SHORT EXERCISE → Give back the whole listing exactly as shown.

INFORMATION SHOWN →

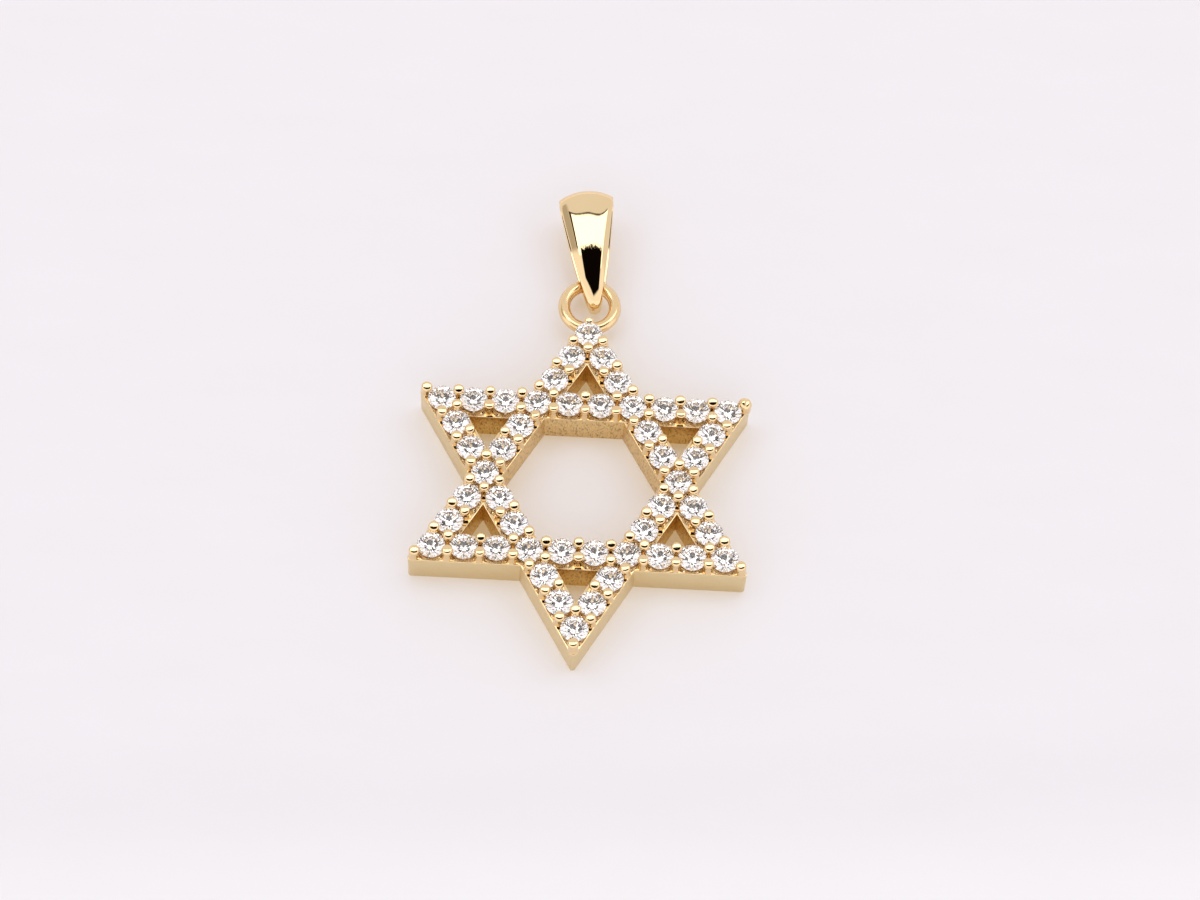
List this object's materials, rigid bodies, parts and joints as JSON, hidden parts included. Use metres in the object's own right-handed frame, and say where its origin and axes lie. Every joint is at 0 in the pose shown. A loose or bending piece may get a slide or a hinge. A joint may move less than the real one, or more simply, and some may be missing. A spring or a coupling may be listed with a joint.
{
  "type": "star of david pendant",
  "caption": "Six-pointed star pendant of two crossed bars of round stones in shared prongs, with a fixed wire ring and a tapered polished bail, lying on its back.",
  "frame": {"origin": "under the middle of the pendant's outline, on the surface that it lies on", "axes": "+Y from the star's bottom point to the bail, +X to the right, +Z out of the set face"},
  "size_m": [0.0167, 0.0266, 0.0029],
  "materials": {
    "satin_gold": "cast 14 carat yellow gold, satin walls, bright beads",
    "polished_gold": "mirror-polished 14 carat yellow gold",
    "white_stone": "clear brilliant-cut stone"
  },
  "bodies": {
    "root": {"star_frame": "satin_gold", "round_stones": "white_stone", "bail": "polished_gold"}
  },
  "joints": []
}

EXERCISE ANSWER →
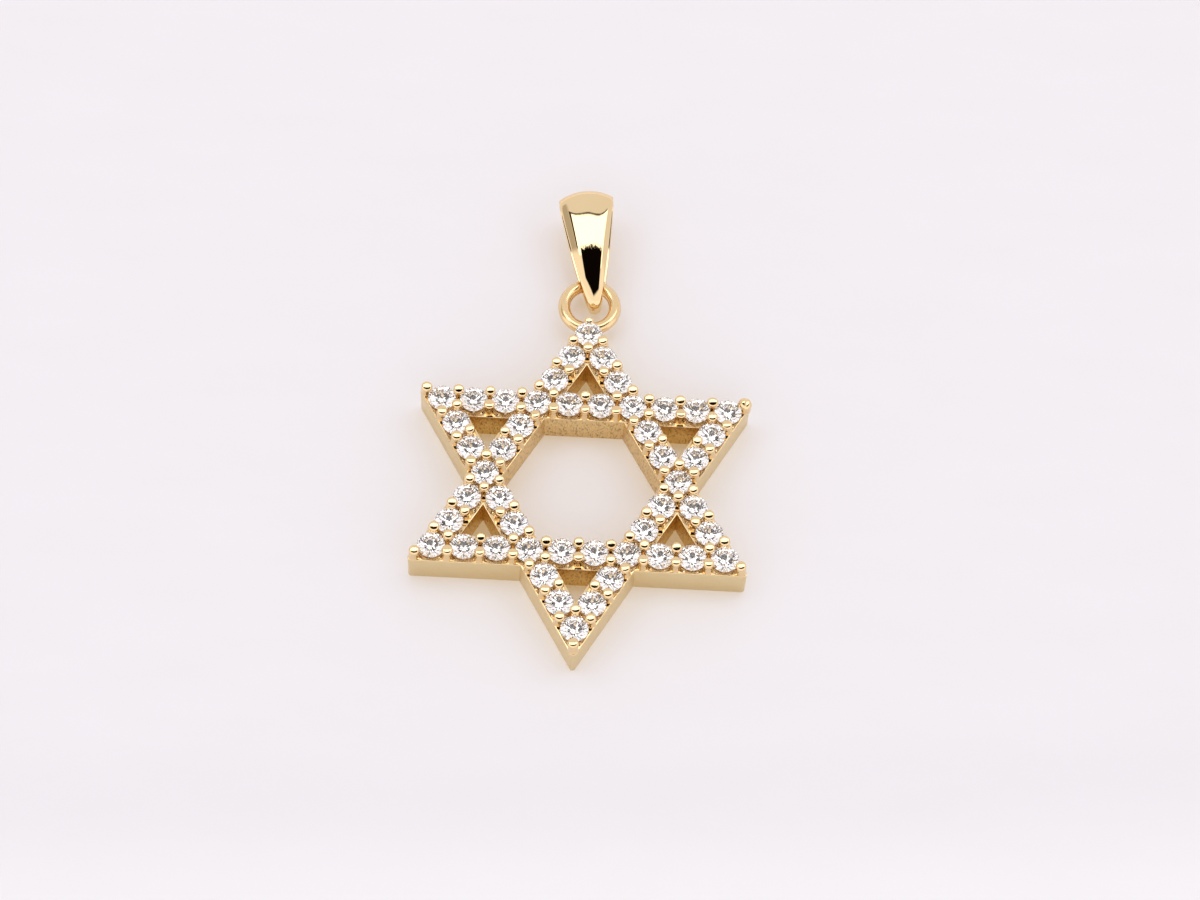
List this object's materials, rigid bodies, parts and joints as JSON, hidden parts included. Use metres in the object's own right-handed frame, and say where its origin and axes lie. Every joint is at 0 in the pose shown. A loose or bending piece may get a slide or a hinge. A joint may move less than the real one, or more simply, and some may be missing. A spring or a coupling may be listed with a joint.
{
  "type": "star of david pendant",
  "caption": "Six-pointed star pendant of two crossed bars of round stones in shared prongs, with a fixed wire ring and a tapered polished bail, lying on its back.",
  "frame": {"origin": "under the middle of the pendant's outline, on the surface that it lies on", "axes": "+Y from the star's bottom point to the bail, +X to the right, +Z out of the set face"},
  "size_m": [0.0167, 0.0266, 0.0029],
  "materials": {
    "satin_gold": "cast 14 carat yellow gold, satin walls, bright beads",
    "polished_gold": "mirror-polished 14 carat yellow gold",
    "white_stone": "clear brilliant-cut stone"
  },
  "bodies": {
    "root": {"star_frame": "satin_gold", "round_stones": "white_stone", "bail": "polished_gold"}
  },
  "joints": []
}